Ольга и Окладников провожали его до дверей. Макарцев покидал дом друга, чуть слышно приговаривал: «Колибри, колибри», – будто пытался что-то вспомнить.
Окладников лежал в полутемной спальне, глядя на прямоугольник света в открытых дверях. Слышал, как шелестит вода в душе. Представлял, как Ольга стоит под мерцающими струйками, поворачивает плечо, поднимает белый локоть. По ее груди, животу, ногам струится вода. Он сладостно ждал ее появления.
Вода перестала шелестеть. Стало тихо, и он знал, что она накинула на плечи розовое полотенце. Ее гибкие медлительные движения. Она поднимает ноги, ставит их на край ванны. В запотевшем зеркале туманится ее отражение.

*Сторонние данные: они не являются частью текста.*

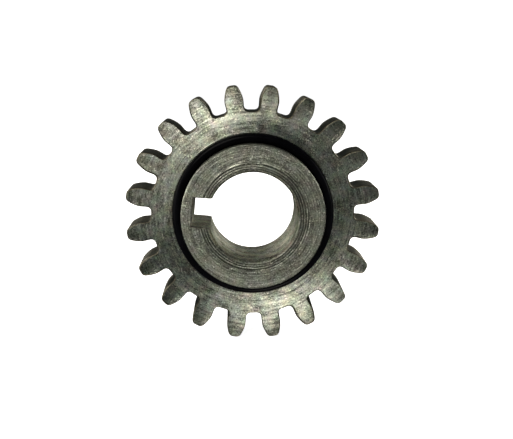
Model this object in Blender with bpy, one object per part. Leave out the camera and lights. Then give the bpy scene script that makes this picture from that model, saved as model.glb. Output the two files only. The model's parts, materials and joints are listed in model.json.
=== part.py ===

Дверь ванной открылась, и возникла она в наброшенном на плечи халате, поправляя на затылке волосы. И пока, босоногая, она входила в спальню, сбрасывала на спинку стула халат, ложилась, дохнув на него запахом шампуня, Окладников чувствовал, как любит ее, какое счастье, что она с ее женственностью доступна, приближается к нему, и сейчас она ляжет рядом с ним, колыхнув кровать, и ее прохладная рука коснется его груди.
– Ты здесь? Ты еще не спишь?
Она недвижна, бездыханна, не жива, словно хочет спрятаться от него, страшится, отталкивает своим холодным бесчувствием. Он целует ее, вдыхает в нее свое тепло, обожание, свою умоляющую нежность, пока не дрогнет в ней слабая жилка, не раздастся едва ощутимый вздох. Они вместе, неразлучны, нераздельны, им страшно расстаться, он летит вместе с ней в жаркую тьму, успевая изумиться своему несказанному счастью, чуду их близости, этой жаркой волшебной тьме, в которой плавятся все различия, все образы, все имена. Они рушатся в ослепительную глубину, в которой бесследно сгорают их отдельные жизни, превращаются в бестелесный свет. Медленно остывают, как раскаленные слитки, обретают имена, отдельные дыхания, отдельные биения сердца. Он лежит, не касаясь ее, испытывая такую к ней нежность, такое блаженство, благодаря кого-то за эти мгновения счастья.
– Ты не спишь? – спросил он.
Она молчала.
– Знаю, не спишь. – Он угадывал, что глаза ее в темноте открыты. Протянул к ней руку, коснулся лба, мягких бровей, хрупкой переносицы, щеки. Щека была в слезах.
– Ты опять, все о том же?
Она молчала. Он касался ее губ, слыша, как они вздрагивают.
– У меня никогда не будет детей. Неужели я бесплодна? Пустоцвет?
– Ты знаешь, что это не так.
– Мне скоро тридцать пять. Я хочу иметь детей. Мальчика, девочку. Я ношусь впустую по вечеринкам, по вернисажам, по модным спектаклям. Столько никчемных знакомств, столько пустопорожних слов. Хочу сидеть дома с детьми. Растить, лечить, тормошить. Чтобы мы поджидали тебя из твоих командировок, и дети кидались тебе навстречу, ты хватал их на руки, целовал, а я любовалась вами. Неужели ничего этого не будет?
– Ты ведь все знаешь, родная.
– Мне часто снятся дети, маленькая белокурая девочка с прозрачной розовой кожей, и мальчик, еще маленький, но с крепкими кулачками, веселыми глазами. Они целуют меня. Я чувствую во сне их запах, тепло их губ. Я знаю, это мои нерожденные дети.